▸ ROWS:
┌──
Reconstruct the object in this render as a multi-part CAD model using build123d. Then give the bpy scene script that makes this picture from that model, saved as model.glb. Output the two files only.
└──
┌──
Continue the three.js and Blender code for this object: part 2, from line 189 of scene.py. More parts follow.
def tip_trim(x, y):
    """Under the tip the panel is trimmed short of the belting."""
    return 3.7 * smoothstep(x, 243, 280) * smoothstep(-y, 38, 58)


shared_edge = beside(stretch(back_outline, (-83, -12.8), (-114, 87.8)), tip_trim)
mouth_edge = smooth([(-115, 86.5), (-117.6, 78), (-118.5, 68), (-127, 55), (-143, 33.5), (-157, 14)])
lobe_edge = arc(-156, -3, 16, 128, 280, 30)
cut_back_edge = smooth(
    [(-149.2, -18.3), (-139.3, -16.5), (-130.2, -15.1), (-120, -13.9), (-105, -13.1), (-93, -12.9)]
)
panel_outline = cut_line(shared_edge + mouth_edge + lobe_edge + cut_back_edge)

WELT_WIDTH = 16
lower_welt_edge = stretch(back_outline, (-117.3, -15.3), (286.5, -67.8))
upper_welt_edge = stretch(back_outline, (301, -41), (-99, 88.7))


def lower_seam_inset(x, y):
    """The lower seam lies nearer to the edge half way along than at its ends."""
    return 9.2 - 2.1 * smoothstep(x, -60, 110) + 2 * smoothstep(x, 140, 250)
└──
┌──
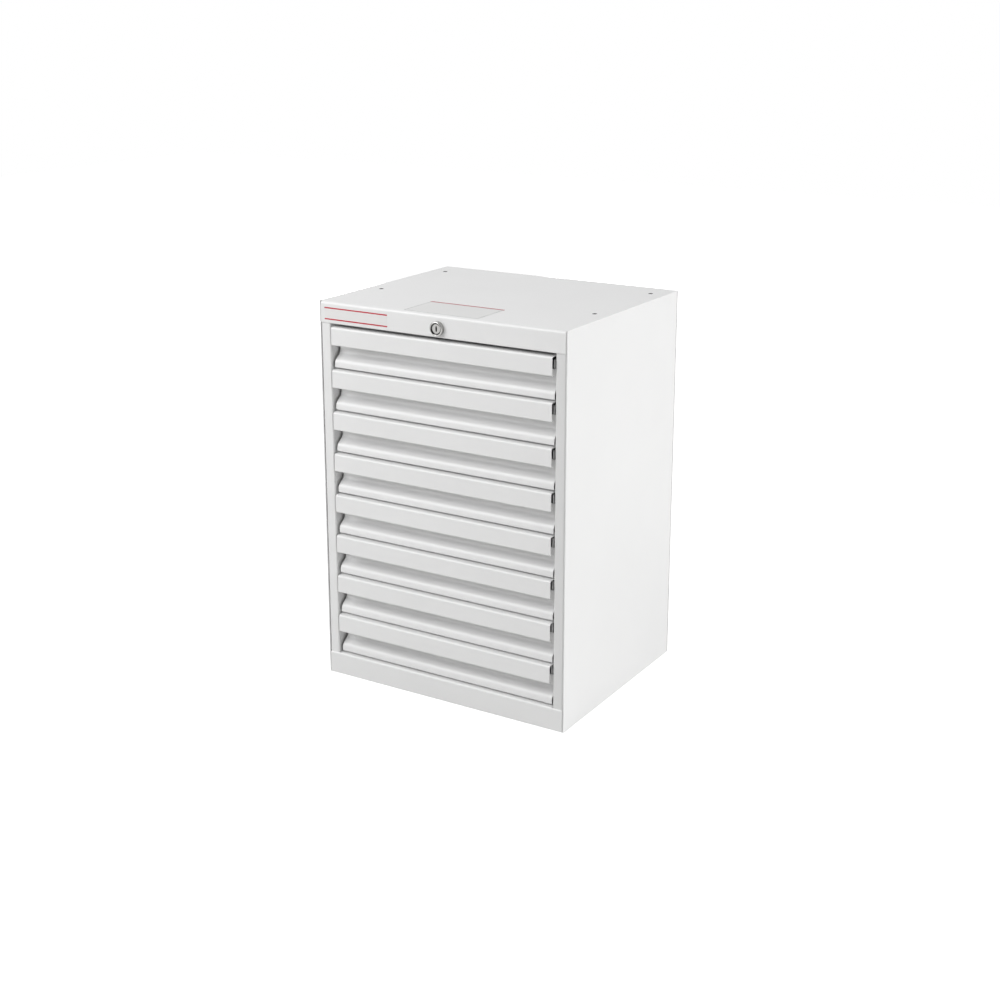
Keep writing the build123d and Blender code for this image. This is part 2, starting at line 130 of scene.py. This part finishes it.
└──
▸ WHAT TO DO:
Write the lines again exactly, beginning at the line that has "Continue the three.js" and stopping after the line that has "return 9.2 - 2.1"; include no other lines.

▸ WORKED SOLUTION:
Continue the three.js and Blender code for this object: part 2, from line 189 of scene.py. More parts follow.
def tip_trim(x, y):
    """Under the tip the panel is trimmed short of the belting."""
    return 3.7 * smoothstep(x, 243, 280) * smoothstep(-y, 38, 58)


shared_edge = beside(stretch(back_outline, (-83, -12.8), (-114, 87.8)), tip_trim)
mouth_edge = smooth([(-115, 86.5), (-117.6, 78), (-118.5, 68), (-127, 55), (-143, 33.5), (-157, 14)])
lobe_edge = arc(-156, -3, 16, 128, 280, 30)
cut_back_edge = smooth(
    [(-149.2, -18.3), (-139.3, -16.5), (-130.2, -15.1), (-120, -13.9), (-105, -13.1), (-93, -12.9)]
)
panel_outline = cut_line(shared_edge + mouth_edge + lobe_edge + cut_back_edge)

WELT_WIDTH = 16
lower_welt_edge = stretch(back_outline, (-117.3, -15.3), (286.5, -67.8))
upper_welt_edge = stretch(back_outline, (301, -41), (-99, 88.7))


def lower_seam_inset(x, y):
    """The lower seam lies nearer to the edge half way along than at its ends."""
    return 9.2 - 2.1 * smoothstep(x, -60, 110) + 2 * smoothstep(x, 140, 250)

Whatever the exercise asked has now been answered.